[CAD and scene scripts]
* * * * * * * * *

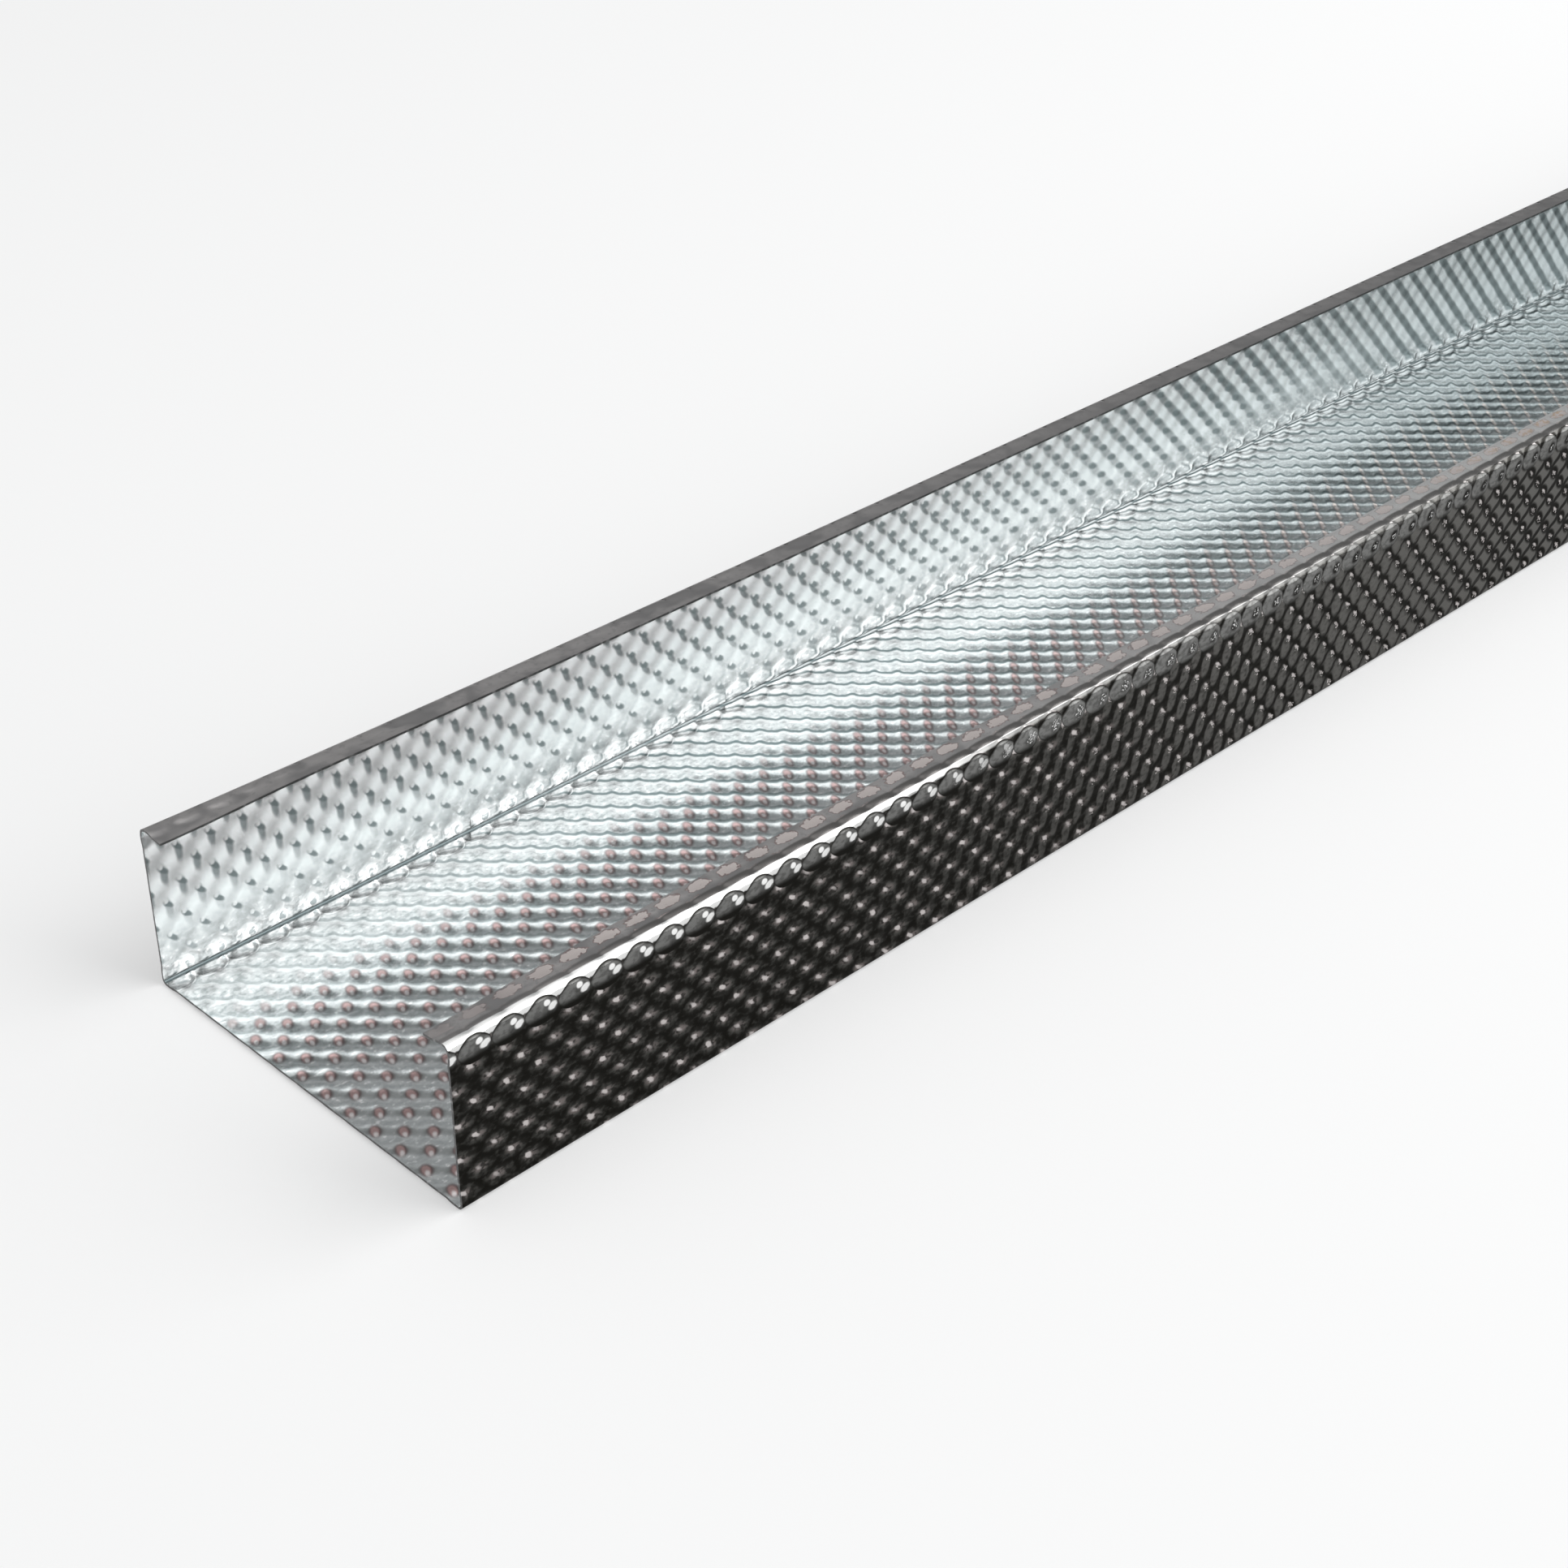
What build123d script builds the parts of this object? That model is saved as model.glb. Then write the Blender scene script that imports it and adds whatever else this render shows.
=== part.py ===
from build123d import *
import os

# Roll-formed wall stud of dimpled galvanised strip, lying on its web.
# Millimetres. The origin is at the middle of the web's underside: +X runs along
# the stud, away from the end that the photo shows, +Y points at the shorter
# flange and +Z points out of the open side.

# Stock
stock_length = 2400.0
sheet_gauge = 0.5

# Section, measured over the outside of the strip
web_width = 92.0
tall_flange_height = 36.0
short_flange_height = 35.0
lip_width = 7.0

# Cold bends
web_bend_inner_radius = 1.0
lip_bend_inner_radius = 2.0
lip_rise_degrees = 4.0

web_bend_outer_radius = web_bend_inner_radius + sheet_gauge
lip_bend_outer_radius = lip_bend_inner_radius + sheet_gauge
half_web = web_width / 2

with BuildPart() as wall_stud:
    # The strip's outer line, from the short flange's free edge round to the tall flange's
    with BuildSketch(Plane.YZ.offset(-stock_length / 2)) as section:
        with BuildLine():
            short_corner = (half_web, short_flange_height)
            tall_corner = (-half_web, tall_flange_height)
            short_lip = PolarLine(
                start=short_corner,
                length=lip_width,
                angle=180 - lip_rise_degrees,
                mode=Mode.PRIVATE,
            )
            tall_lip = PolarLine(
                start=tall_corner,
                length=lip_width,
                angle=lip_rise_degrees,
                mode=Mode.PRIVATE,
            )
            FilletPolyline(
                short_lip @ 1,
                short_corner,
                (half_web, 0),
                (-half_web, 0),
                tall_corner,
                tall_lip @ 1,
                radius=[
                    lip_bend_outer_radius,
                    web_bend_outer_radius,
                    web_bend_outer_radius,
                    lip_bend_outer_radius,
                ],
            )
            offset(amount=sheet_gauge, side=Side.RIGHT)
        make_face()
    extrude(amount=stock_length)

wall_stud.part.label = "wall_stud"

os.makedirs("parts", exist_ok=True)
export_step(wall_stud.part, "parts/wall_stud.step")
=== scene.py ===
"""Looks of a roll-formed wall stud in dimpled galvanised sheet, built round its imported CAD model."""

import logging
import math
from dataclasses import dataclass, field
from enum import Enum

import bpy
import numpy as np
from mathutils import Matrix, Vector


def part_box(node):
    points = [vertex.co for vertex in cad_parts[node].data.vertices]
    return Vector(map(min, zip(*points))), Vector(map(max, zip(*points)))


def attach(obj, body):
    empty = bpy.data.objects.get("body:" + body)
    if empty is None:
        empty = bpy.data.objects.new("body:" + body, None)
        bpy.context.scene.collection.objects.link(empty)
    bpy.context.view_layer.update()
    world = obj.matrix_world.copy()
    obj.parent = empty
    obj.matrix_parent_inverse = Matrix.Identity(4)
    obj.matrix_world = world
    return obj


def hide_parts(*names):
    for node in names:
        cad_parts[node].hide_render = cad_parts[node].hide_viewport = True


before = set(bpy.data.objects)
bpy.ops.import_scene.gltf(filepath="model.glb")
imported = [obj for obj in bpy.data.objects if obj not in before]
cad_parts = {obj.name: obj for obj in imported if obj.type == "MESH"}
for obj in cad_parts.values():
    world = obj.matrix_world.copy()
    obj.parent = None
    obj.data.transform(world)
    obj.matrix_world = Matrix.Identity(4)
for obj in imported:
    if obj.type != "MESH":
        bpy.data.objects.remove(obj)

NODE = "wall_stud"
BODY = "root"
UV_NAME = "strip"
TURN = 2 * math.pi

Socket = bpy.types.NodeSocket
Level = Socket | float
Colour = tuple[float, float, float]
Zone = tuple[float, float]

log = logging.getLogger("stud")


class Finish(Enum):
    """The faces of the strip, by material slot."""

    INNER = 0
    OUTER = 1
    CUT = 2


@dataclass(frozen=True)
class Run:
    """One straight or arc of the strip's middle line, in the section's plane."""

    q_start: float
    q_end: float
    start: Vector
    heading: Vector
    radius: float = 0.0
    turn: float = 0.0

    def place(self, q: np.ndarray) -> tuple[np.ndarray, np.ndarray]:
        """Finds points and inward normals along this run.

        Args:
            q: Developed lengths that lie on the run.

        Returns:
            Points and unit normals, each as rows of (y, z).
        """
        way = np.array(self.heading)
        left = np.array([-way[1], way[0]])
        start = np.array(self.start)
        share = (q - self.q_start) / (self.q_end - self.q_start)
        if not self.turn:
            length = self.q_end - self.q_start
            return start + np.outer(share * length, way), np.tile(left, (len(q), 1))
        angle = share * self.turn
        reach = np.outer(np.sin(angle), way) + np.outer(1 - np.cos(angle), left)
        return start + self.radius * reach, np.outer(np.cos(angle), left) - np.outer(np.sin(angle), way)


@dataclass(frozen=True)
class Section:
    """The bent strip, from the tall lip's free edge round to the short lip's.

    Sizes are measured over the outside, as on the CAD model. The developed length q is 0 at the
    middle of the web and grows towards the short flange.
    """

    half_web: float
    tall_flange: float = 0.036
    short_flange: float = 0.035
    lip: float = 0.007
    lip_rise: float = math.radians(4.0)
    gauge: float = 0.0005
    relief_depth: float = 0.0003
    web_bend: float = 0.0015
    lip_bend: float = 0.0025

    @property
    def inset(self) -> float:
        """How far the middle line lies inside the CAD model's outer faces."""
        return self.gauge / 2 + self.relief_depth

    def corners(self) -> list[Vector]:
        """Finds the middle line's free ends and sharp corners.

        Returns:
            Six (y, z) points, from the tall lip's free edge to the short lip's.
        """
        side = self.half_web - self.inset
        rise = math.tan(self.lip_rise)
        reach = self.lip - self.inset
        tall_top, short_top = self.tall_flange - self.inset, self.short_flange - self.inset
        return [
            Vector((-side + reach, tall_top + reach * rise)),
            Vector((-side, tall_top)),
            Vector((-side, self.inset)),
            Vector((side, self.inset)),
            Vector((side, short_top)),
            Vector((side - reach, short_top + reach * rise)),
        ]

    def runs(self) -> list[Run]:
        """Splits the middle line into straights and arcs.

        Returns:
            The runs in order; their q is measured on the true sheet's middle line.
        """
        points = self.corners()
        headings = [(b - a).normalized() for a, b in zip(points, points[1:])]
        turns = [-a.angle_signed(b) for a, b in zip(headings, headings[1:])]
        outer = [self.lip_bend, self.web_bend, self.web_bend, self.lip_bend]
        cuts = [0.0] + [(r - self.inset) * math.tan(t / 2) for r, t in zip(outer, turns)] + [0.0]
        runs, q = [], 0.0
        for k, heading in enumerate(headings):
            start = points[k] + heading * cuts[k]
            length = (points[k + 1] - points[k]).length - cuts[k] - cuts[k + 1]
            runs.append((q, q + length, start, heading, 0.0, 0.0))
            q += length
            if k < len(turns):
                arc = (outer[k] - self.gauge / 2) * turns[k]
                runs.append((q, q + arc, start + heading * length, heading, outer[k] - self.inset, turns[k]))
                q += arc
        middle = (runs[4][0] + runs[4][1]) / 2
        return [Run(a - middle, b - middle, *rest) for a, b, *rest in runs]

    def bends(self) -> list[float]:
        """Gives the developed length at the middle of each of the four bends."""
        return [(run.q_start + run.q_end) / 2 for run in self.runs() if run.turn]

    def place(self, q: np.ndarray) -> tuple[np.ndarray, np.ndarray]:
        """Finds the middle line's points and inward normals.

        Args:
            q: Developed lengths in rising order.

        Returns:
            Points and unit normals, each as rows of (y, z).
        """
        runs = self.runs()
        point, normal = np.zeros((len(q), 2)), np.zeros((len(q), 2))
        starts = np.array([run.q_start for run in runs[1:]])
        owner = np.searchsorted(starts, q, side="right")
        for k, run in enumerate(runs):
            here = owner == k
            point[here], normal[here] = run.place(q[here])
        return point, normal


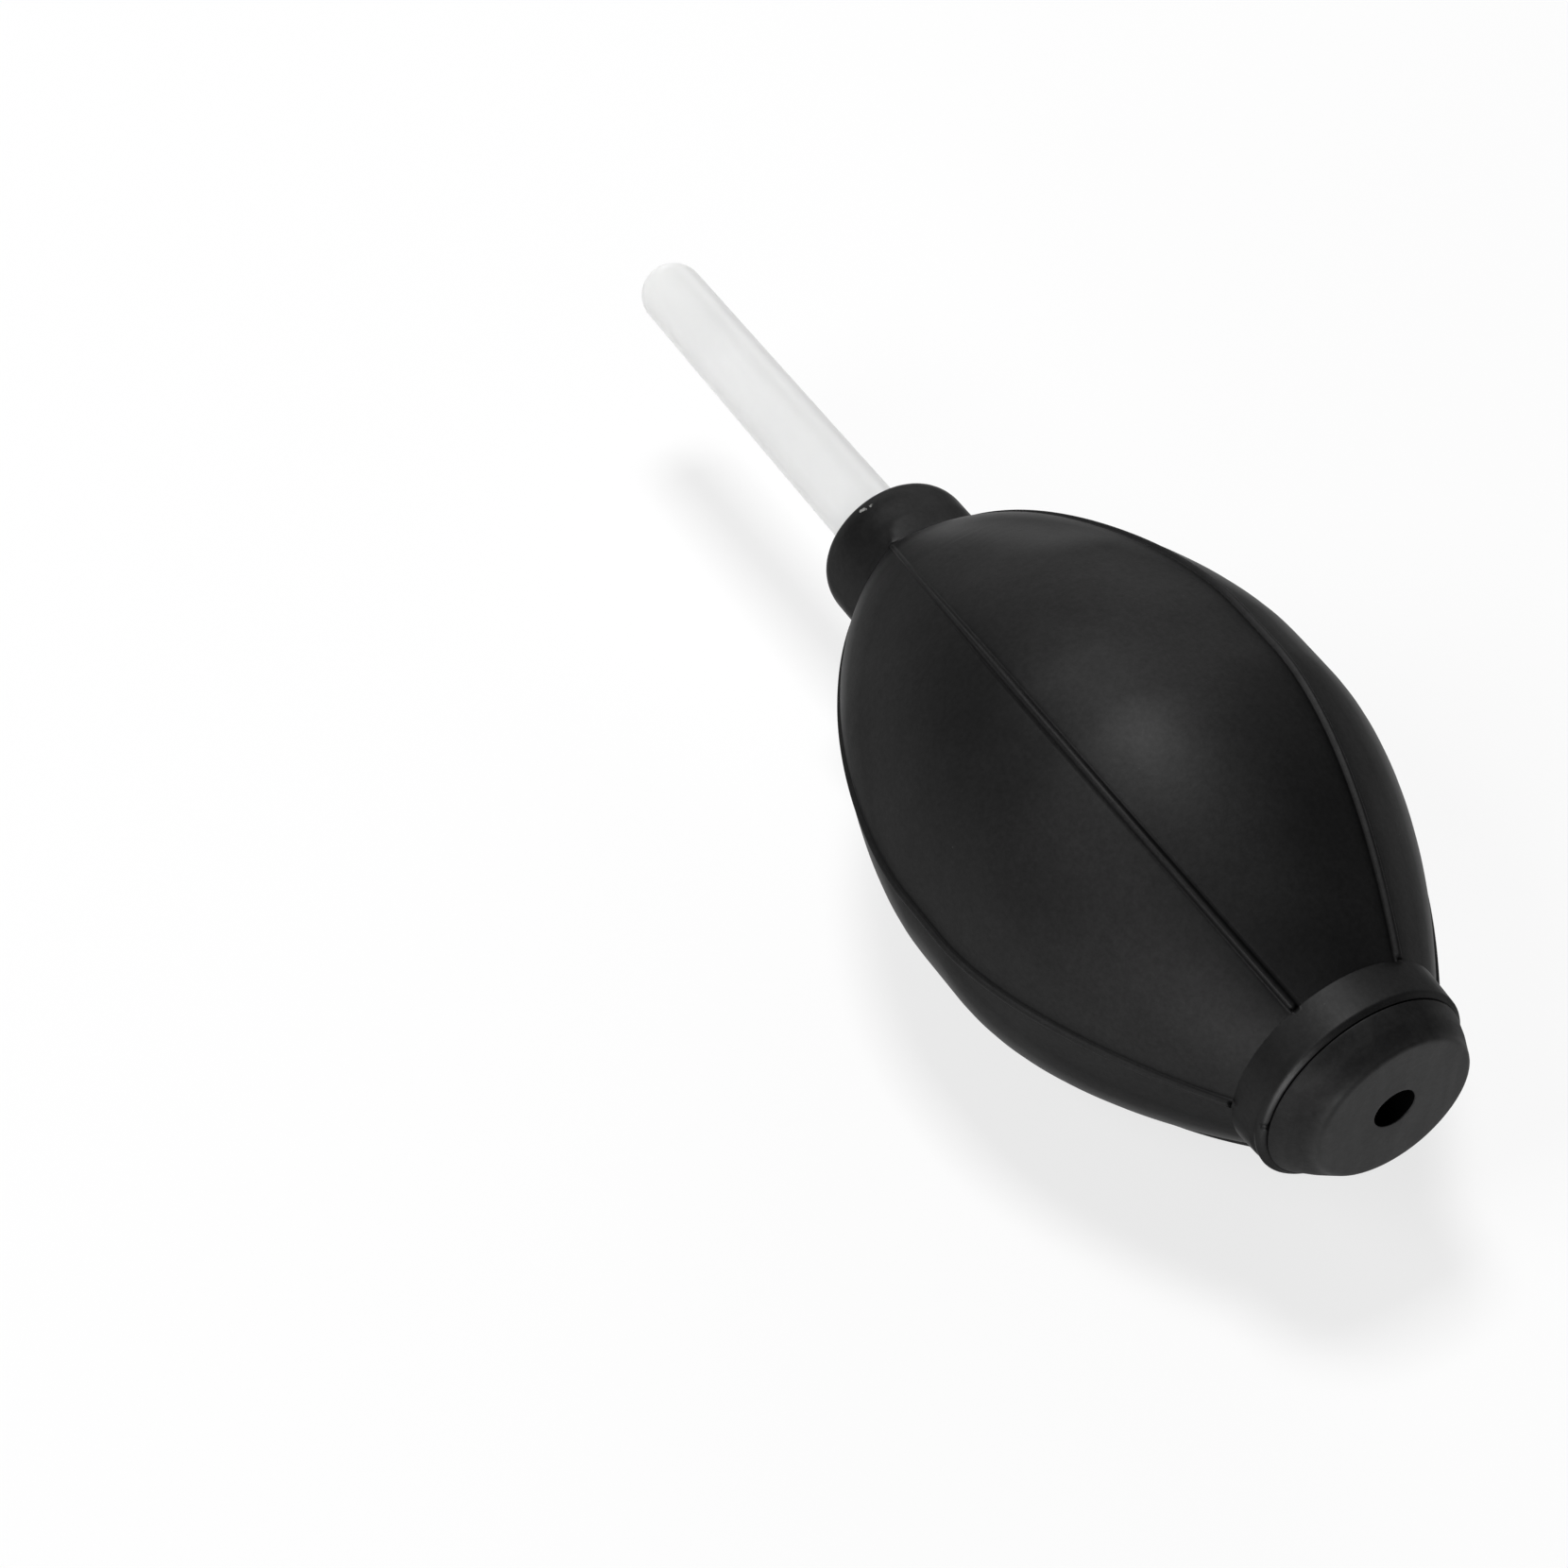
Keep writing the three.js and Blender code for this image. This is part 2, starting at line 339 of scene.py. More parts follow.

* * * * * * * * *

> Work to complete
Print, without alteration, the lines from the line with "with BuildPart() as" to the line with "for node in". Include both of them, and omit every other line.

> Complete response
with BuildPart() as wall_stud:
    # The strip's outer line, from the short flange's free edge round to the tall flange's
    with BuildSketch(Plane.YZ.offset(-stock_length / 2)) as section:
        with BuildLine():
            short_corner = (half_web, short_flange_height)
            tall_corner = (-half_web, tall_flange_height)
            short_lip = PolarLine(
                start=short_corner,
                length=lip_width,
                angle=180 - lip_rise_degrees,
                mode=Mode.PRIVATE,
            )
            tall_lip = PolarLine(
                start=tall_corner,
                length=lip_width,
                angle=lip_rise_degrees,
                mode=Mode.PRIVATE,
            )
            FilletPolyline(
                short_lip @ 1,
                short_corner,
                (half_web, 0),
                (-half_web, 0),
                tall_corner,
                tall_lip @ 1,
                radius=[
                    lip_bend_outer_radius,
                    web_bend_outer_radius,
                    web_bend_outer_radius,
                    lip_bend_outer_radius,
                ],
            )
            offset(amount=sheet_gauge, side=Side.RIGHT)
        make_face()
    extrude(amount=stock_length)

wall_stud.part.label = "wall_stud"

os.makedirs("parts", exist_ok=True)
export_step(wall_stud.part, "parts/wall_stud.step")
=== scene.py ===
"""Looks of a roll-formed wall stud in dimpled galvanised sheet, built round its imported CAD model."""

import logging
import math
from dataclasses import dataclass, field
from enum import Enum

import bpy
import numpy as np
from mathutils import Matrix, Vector


def part_box(node):
    points = [vertex.co for vertex in cad_parts[node].data.vertices]
    return Vector(map(min, zip(*points))), Vector(map(max, zip(*points)))


def attach(obj, body):
    empty = bpy.data.objects.get("body:" + body)
    if empty is None:
        empty = bpy.data.objects.new("body:" + body, None)
        bpy.context.scene.collection.objects.link(empty)
    bpy.context.view_layer.update()
    world = obj.matrix_world.copy()
    obj.parent = empty
    obj.matrix_parent_inverse = Matrix.Identity(4)
    obj.matrix_world = world
    return obj


def hide_parts(*names):
    for node in names:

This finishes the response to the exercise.